Falando só sobre as músicas mais "escuras", o LP começa com On Coming From A Broken Home, musica sobre a infância difícil de GSH. A música tem um instrumental muito pesado, apesar da mensagem de amor transmitida (GSH amava a sua avo, que o criou, "até a medula óssea").


Segue-se Me and the Devil, música com referência explícita ao Diabo no título e que tem um instrumental escuro e triste mas de alta qualidade. Aqui GSH canta 'Me and the Devil, walking side by side'.


Your Soul and Mine começa com um violoncelo e uma batida drum machine e acaba com os seguintes verbos:
So if you see the vulture coming,
Flying circles in your mind
Remember there is no escaping
for he will follow close behind
Only promise me a battle,
Battle for your soul and mine.
Dark enough?


Where Did The Night Go é tristeza amorosa, desgosto, solidão e insónia alcoólica, tudo num minuto de prece apocalíptica com delay. Muito muito bonita.


A partir daqui o álbum embarca numa tónica mais esperançosa e alegre, sem nunca deixar os instrumentais algo melancólicos e desconfortantes. Oiçam o álbum, adorem-no, venerem-no. Depois vão descobrir o resto da discografia. Instrumentais geniais, sentimento a dar c'um pau e aquela voz magistral, bigger than life. É isto Gil Scott-Heron.


II. A alegria do Diabo na Cruz

Os Diabo na Cruz são para mim das coisas com mais qualidade feitas em Portugal. Nem sei por onde começar a descrever tudo o que encontro de bom na banda. Para começar, as expectativas: uma banda que reúne, entre outros, Jorge Cruz, B Fachada e Bernardo Barata, baixista dos Feromona, parece garantir à partida 4 coisas: rock, dança, qualidade literária e celebração do folclore português. Ora as expectativas ultrapassaram-se a si próprias e devolveram uma banda com tudo isto e muito mais. Os Diabo na Cruz conseguem levar a bom porto a (à partida difícil) empresa de misturar a pop e o rock contemporâneos e algo anglo-saxónicos com a música popular portuguesa. E fazem-no com tanta qualidade que toda a música soa natural e o processo fácil. Mais, a banda conta com dois letristas geniais, B Fachada e Jorge Cruz, que escrevem letras com muita qualidade e muito conteúdo. Por cima disto tudo, e em parte graças ao baixo de Bernardo Barata, os Diabo na Cruz fazem música tão alegre, tão uplifting, tão enérgica e contagiante que esta tem uma força brutal. Querem animar alguém, pô-lo a dançar?
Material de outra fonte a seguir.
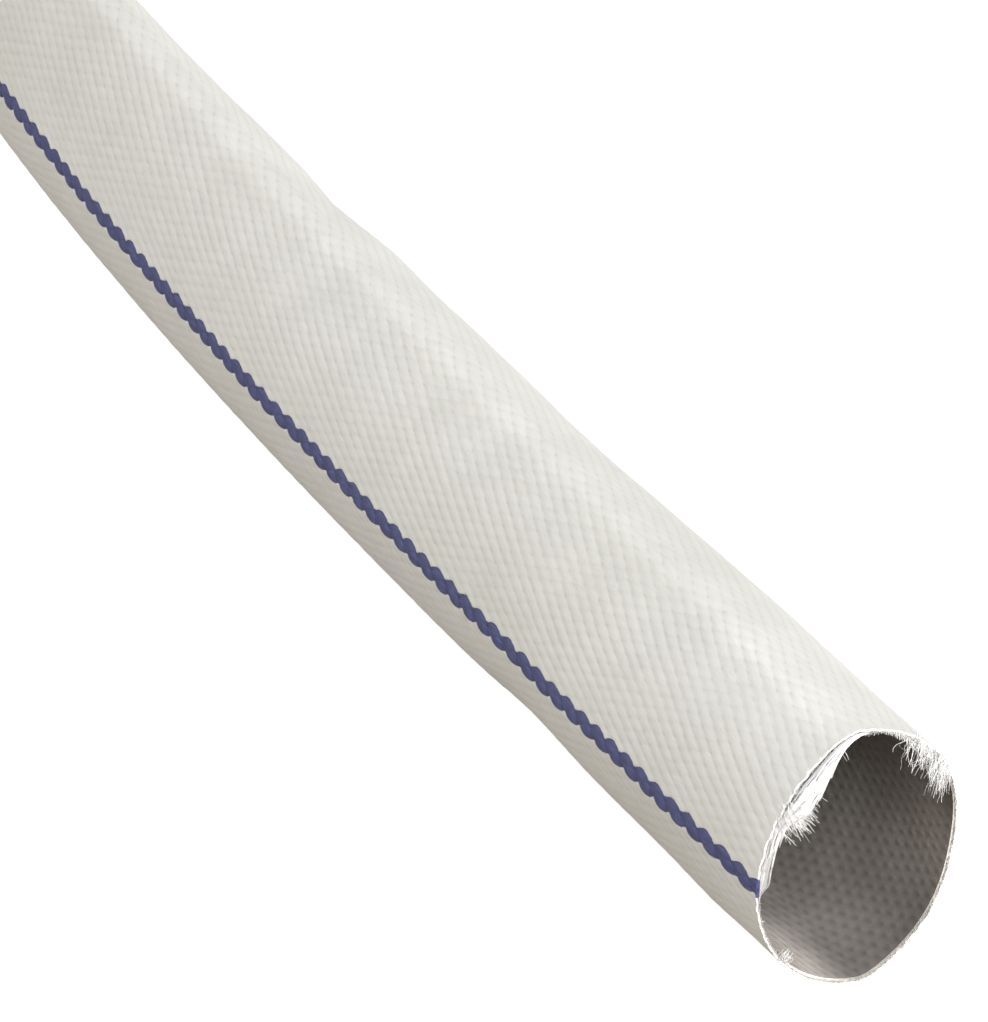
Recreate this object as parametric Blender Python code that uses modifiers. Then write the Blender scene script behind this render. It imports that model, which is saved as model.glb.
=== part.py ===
"""Lay-flat fire hose: a raw-cut free end, gaping round at its mouth and going flat where it leaves its roll.

Metres, +Z up. The hose stands on edge on z = 0, with its two creases at the top and the bottom. Its cut mouth
faces +X. The free end runs back from there, bends towards +Y and joins the outermost turn of the roll, which
lies flat, with its axis along Z. The roll is one solid with the true outline of the wound hose. The origin is
the bottom centre of the whole object's box.
"""

import math

import bmesh
import bpy
from mathutils import Vector

# The hose's wall and its section
BORE = 0.038
JACKET_WALL = 0.0012
FILM_GAP = 0.0002
LINING_WALL = 0.0006
WALL = JACKET_WALL + FILM_GAP + LINING_WALL
PERIMETER = math.pi * (BORE + 2 * WALL)
QUARTER = PERIMETER / 4

# How the section goes from gaping at the mouth to flat at the roll. A section is two broad side arcs, joined
# by a small arc at each crease. SIDE_ANGLE is half of a side arc's sweep: 90 degrees would be a full circle.
MOUTH_SIDE_ANGLE = 1.315
FLAT_SIDE_ANGLE = 0.01
FLATTENED_AT = 0.47
FLATTENING_POWER = 1.75
FLATTENING_SOFTNESS = 0.06
MOUTH_CREASE_RADIUS = 0.0057
FLAT_CREASE_RADIUS = 0.0021
CREASE_TIGHTENING = 0.0099
SIDE_SEGMENTS = 5
CREASE_SEGMENTS = 2

# The free end's route: its curvature at the mouth, how fast that grows, and where it bends in to the roll
FREE_LENGTH = 0.59
STATIONS = 40
MOUTH_CURVATURE = -0.275
CURVATURE_GROWTH = 3.7
BEND_STARTS_AT = 0.45
ROUTE_STEPS_PER_STATION = 20
CUT_SKEW = -0.085

# The roll
HOSE_LENGTH = 15.24
ROLL_TURNS = 25
ROLL_PITCH = 0.0049
ROLL_SIDES = 72
END_GAP = 0.0003

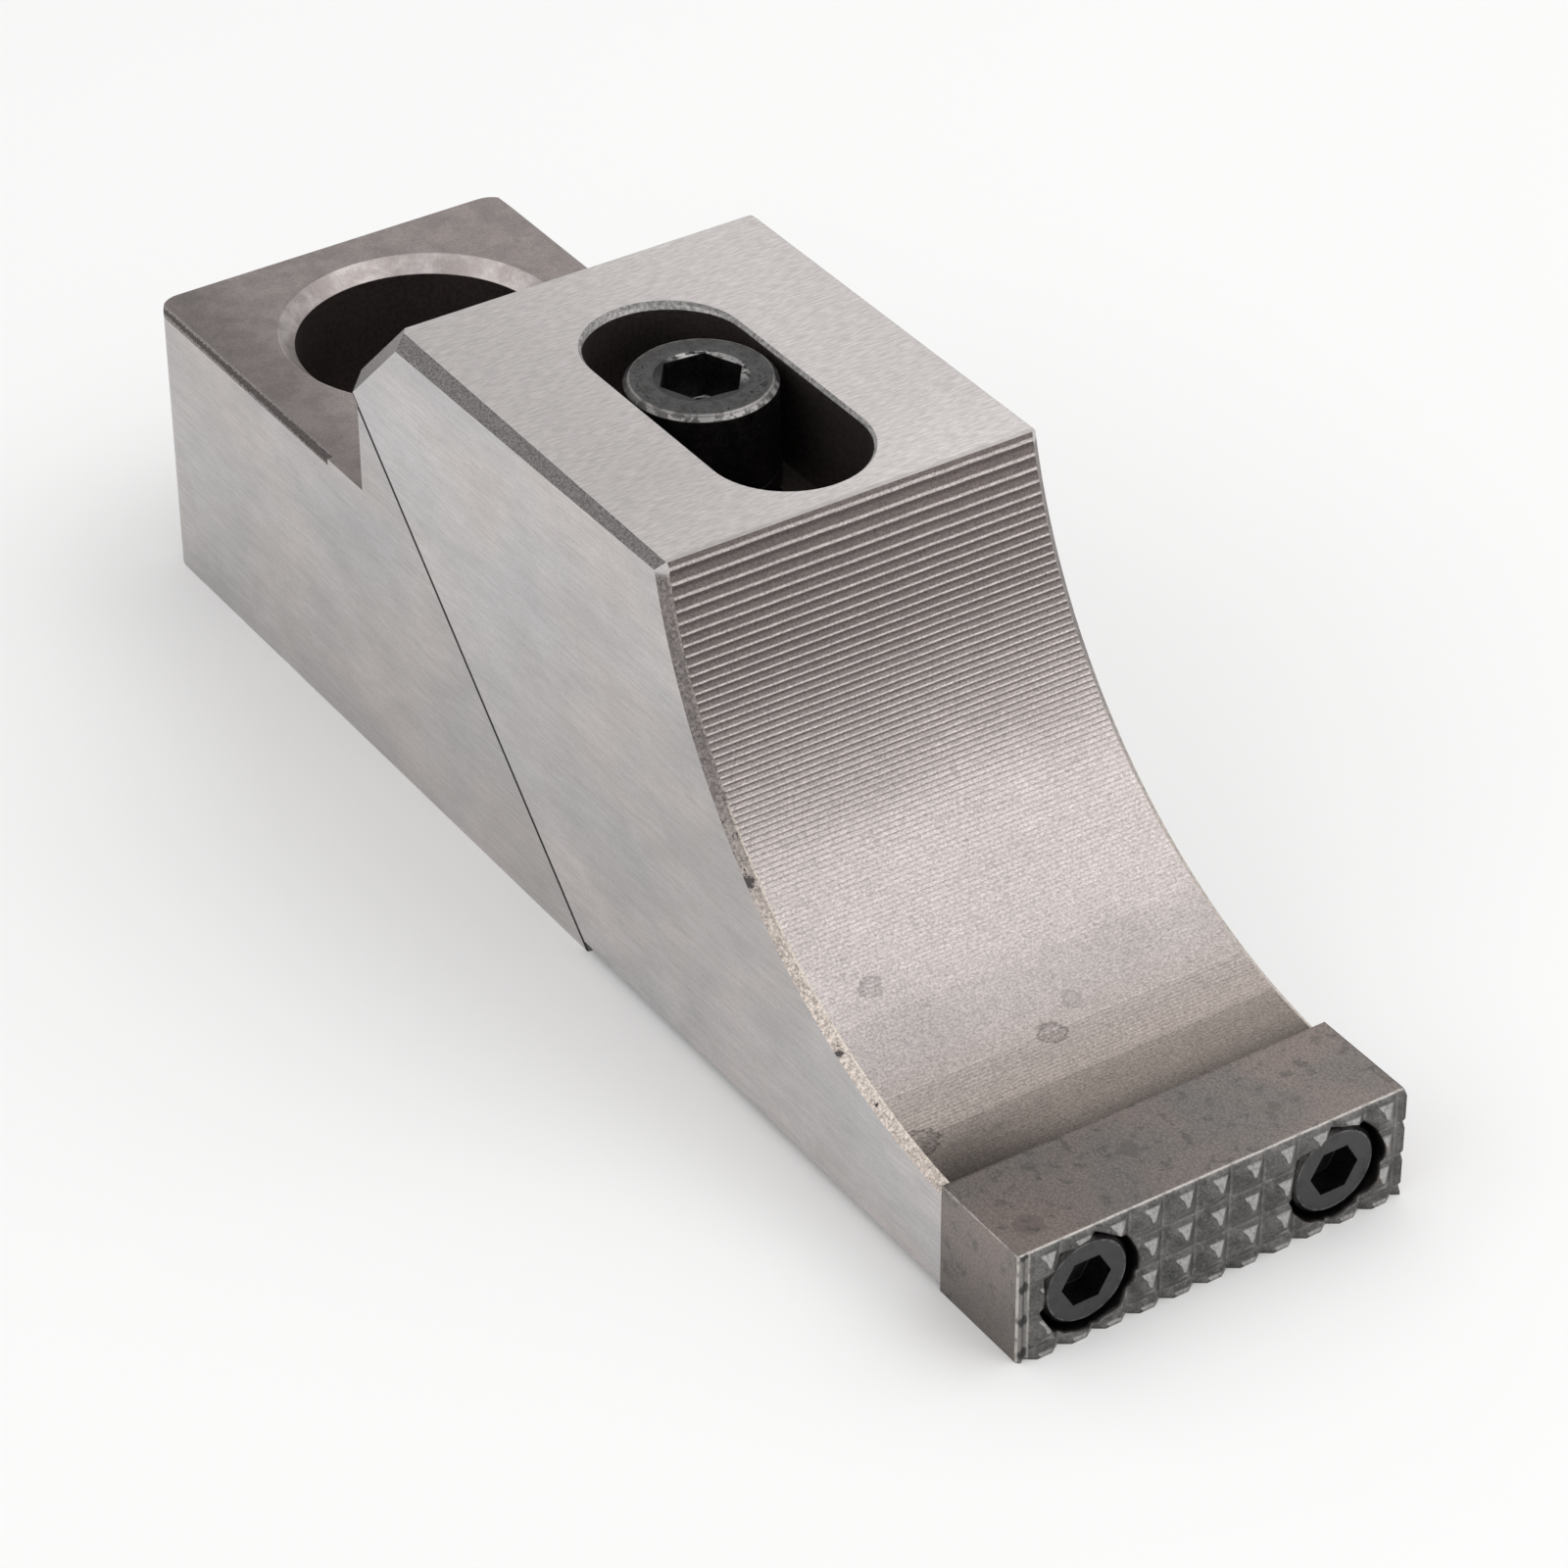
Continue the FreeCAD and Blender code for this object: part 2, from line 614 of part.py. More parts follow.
def make_insert_screws():
    forward = FreeCAD.Rotation(FreeCAD.Vector(0, 1, 0), 90)
    screws = []
    for label, across in (("near", INSERT_SCREW_NEAR), ("far", INSERT_SCREW_FAR)):
        placement = {
            "rotation": forward,
            "x": COUNTERBORE_FLOOR,
            "y": across,
            "z": INSERT_SCREW_Z,
        }
        screws.append(make_screw(f"insert_screw_{label}", "insert_screw", "insert_head",
                                 "Sizes.insert_screw_length", placement, "90"))
    return screws


def make_washer():
    body = new_body("clamp_washer")
    rings = new_sketch(body, "washer_circles", "XY_Plane", f"{SLOT_FLOOR} + Sizes.slide_gap")
    add_circle(rings, SCREW_X, "0", "Sizes.washer_width / 2")
    add_circle(rings, SCREW_X, "0", "Sizes.washer_hole / 2")
    plate = body.newObject("PartDesign::Pad", "washer_plate")
    plate.Profile = rings
    plate.setExpression("Length", "Sizes.washer_thickness")
    return body


pieces = [make_base(), make_jaw(), make_clamp_screw(), make_washer(), make_insert()]
pieces += make_insert_screws()
doc.recompute()

for item in doc.Objects:
    if "Invalid" in item.State or "Error" in item.State:
        raise ValueError(f"{item.Label} did not build: {item.State}")
for piece in pieces:
    if piece.Shape.isNull() or not piece.Shape.isValid() or len(piece.Shape.Solids) != 1:
        raise ValueError(f"{piece.Label} is not one valid solid")

os.makedirs("parts", exist_ok=True)
for piece in pieces:
    piece.Shape.exportStep(f"parts/{piece.Label}.step")
    box = piece.Shape.BoundBox
    print(piece.Label, round(piece.Shape.Volume, 1),
          [round(number, 2) for number in (box.XMin, box.XMax, box.YMin, box.YMax, box.ZMin, box.ZMax)])
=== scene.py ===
import math

import bpy
from mathutils import Matrix, Vector

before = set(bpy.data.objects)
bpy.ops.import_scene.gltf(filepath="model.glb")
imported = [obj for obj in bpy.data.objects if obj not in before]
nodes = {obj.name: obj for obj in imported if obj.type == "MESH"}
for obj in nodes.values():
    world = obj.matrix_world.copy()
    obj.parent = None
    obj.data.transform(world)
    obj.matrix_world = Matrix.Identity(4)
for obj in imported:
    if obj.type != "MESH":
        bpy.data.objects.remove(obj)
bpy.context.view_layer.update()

MM_PER_METRE = 1000
HALF_ROOT = 0.7071

# Sizes and places in millimetres that the materials share
HALF_WIDTH = 22.5
BASE_TOP = 33.5
NOSE_X = 70.0
BORE_RADIUS = 14.25
MOUTH_RADIUS = 15.95

JAW_TOP = 56.5
ARC_X = 140.5
ARC_Z = 68.8
ARC_RADIUS = 56.2
PASS_START = 54.838
PASS_STEP = 0.4
SLOT_REAR = 51.15
SLOT_FRONT = 74.05
SLOT_RADIUS = 8.6

SCREW_X = 58.0
HEAD_TOP = 56.2
HEAD_SEAT = 46.2
HEAD_RADIUS = 8.0
THREAD_PITCH = 1.5

GROOVE_FLOOR_X = 147.0
INSERT_TOP = 13.0
TOOTH_PITCH = 4.0
FIRST_GROOVE_Y = -21.6
FIRST_GROOVE_Z = 1.0
END_STRIP_Y = -21.3
SMALL_SCREW_MIDDLE_Y = 0.35
SMALL_SCREW_REACH_Y = 14.75
SMALL_SCREW_Z = 6.4


# Camera at the photo's angle

def place_camera():
    azimuth = math.radians(56.977)
    elevation = math.radians(35.462)
    roll = math.radians(-0.343)
    right = Vector((math.cos(azimuth), math.sin(azimuth), 0))
    back = Vector((math.sin(azimuth) * math.cos(elevation), -math.cos(azimuth) * math.cos(elevation),
                   math.sin(elevation)))
    up = back.cross(right)
    turned_right = math.cos(roll) * right + math.sin(roll) * up
    turned_up = -math.sin(roll) * right + math.cos(roll) * up
    data = bpy.data.cameras.new("photo_camera")
    data.sensor_width = 36
    data.lens = 127.0
    camera = bpy.data.objects.new("photo_camera", data)
    place = Matrix.Translation((0.46537, -0.25506, 0.34770))
    turn = Matrix((turned_right, turned_up, back)).transposed().to_4x4()
    camera.matrix_world = place @ turn
    bpy.context.scene.collection.objects.link(camera)
    bpy.context.scene.camera = camera


# Soft studio: pale floor, pale surroundings and large lights

def add_light(name, place, target, size, power):
    data = bpy.data.lights.new(name, "AREA")
    data.shape = "RECTANGLE"
    data.size = size[0]
    data.size_y = size[1]
    data.energy = power
    light = bpy.data.objects.new(name, data)
    light.location = place
    direction = Vector(target) - Vector(place)
    light.rotation_euler = direction.to_track_quat("-Z", "Y").to_euler()
    bpy.context.scene.collection.objects.link(light)


def make_studio():
    world = bpy.data.worlds.new("studio")
    bpy.context.scene.world = world
    world.use_nodes = True
    background = world.node_tree.nodes["Background"]
    background.inputs["Color"].default_value = (1, 0.995, 0.99, 1)
    background.inputs["Strength"].default_value = 0.785

    bpy.ops.mesh.primitive_plane_add(size=8, location=(0.06, 0, 0))
    floor = bpy.context.object
    floor.name = "floor"
    floor_paint = bpy.data.materials.new("floor_paint")
    floor_paint.use_nodes = True
    shader = floor_paint.node_tree.nodes["Principled BSDF"]
    shader.inputs["Base Color"].default_value = (0.92, 0.92, 0.92, 1)
    shader.inputs["Roughness"].default_value = 0.9
    shader.inputs["Specular IOR Level"].default_value = 0.1
    floor.data.materials.append(floor_paint)

    add_light("key_ahead", (0.42, 0.45, 0.92), (0.08, 0, 0.02), (1.0, 0.8), 3.6)
    add_light("fill_near", (0.1, -1.0, 0.7), (0.06, 0, 0.02), (1.2, 0.8), 2.15)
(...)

Não é preciso dizer mais nada, pois não?
Resumindo, os Diabo na Cruz fazem música única, nova, que mistura estilos diferentes e com letras de qualidade acima da média e o resultado tem tanta energia que é garantido alegrar qualquer pessoa que os oiça. Têm muito muito mérito e devem ser motivo de orgulho para nós.

III. O Diabo: palhetas, cornos e Hard Rock
Aquele que é conhecido por todos como um dos maiores messias do bom rock, o senhor Jack Black, para o qual a música é uma importante parte dos seus filmes, faz questão de manter simbioticamente ligado este género musical ao Diabo. Tenacious D and the Pick of Destiny conta a história de dois roqueiros de rua que partem numa demanda para encontrar a Palheta do Destino, que passou de mão em mão durante gerações e que faz do seu dono um verdadeiro deus da guitarra. Esta Palheta não é nada mais nada menos do que uma lasca de um dente do próprio Diabo, que a perdeu numa das suas vindas à Terra. Este filme acaba por aplicar à práctica uma noção que existe desde o aparecimento do Hard Rock. Os anais da história da música estão repletos de referências ao Diabo. Entre inúmeras músicas encontramos por exemplo a controversa Simpathy for the Devil dos Rolling Stones, que nos fala de um homem educado, bem apresentado e com alguma classe e charme que conta ter sido ele a protagonizar todos os grandes momentos de loucura e traição, e que foram decisivos para o desenrolar da História, como a traição de Judas ou o acesso de demência de Nero.
A música mais pesada, os temas mais negros, fizeram do género uma espécie de instrumento demoníaco com o qual se aprisionam almas. E o mais interessante é que os próprios líderes do mundo do rock optaram por manter esta ligação viva. Corninhos com a mão (créditos atribuidos ao Ronnie Dio), pegar fogo aos palcos e a guitarras (Avé Hendrix), tudo isto parecia dar outro objectivo ao rock.
Mas o que representa realmente o Diabo? Uma fuga ao dogma, fazer aquilo que se quer sem temer repressões morais, com coragem para quebrar barreiras, criando novos sons e novas abordagens à música, como nunca se tinha sequer pensado antes.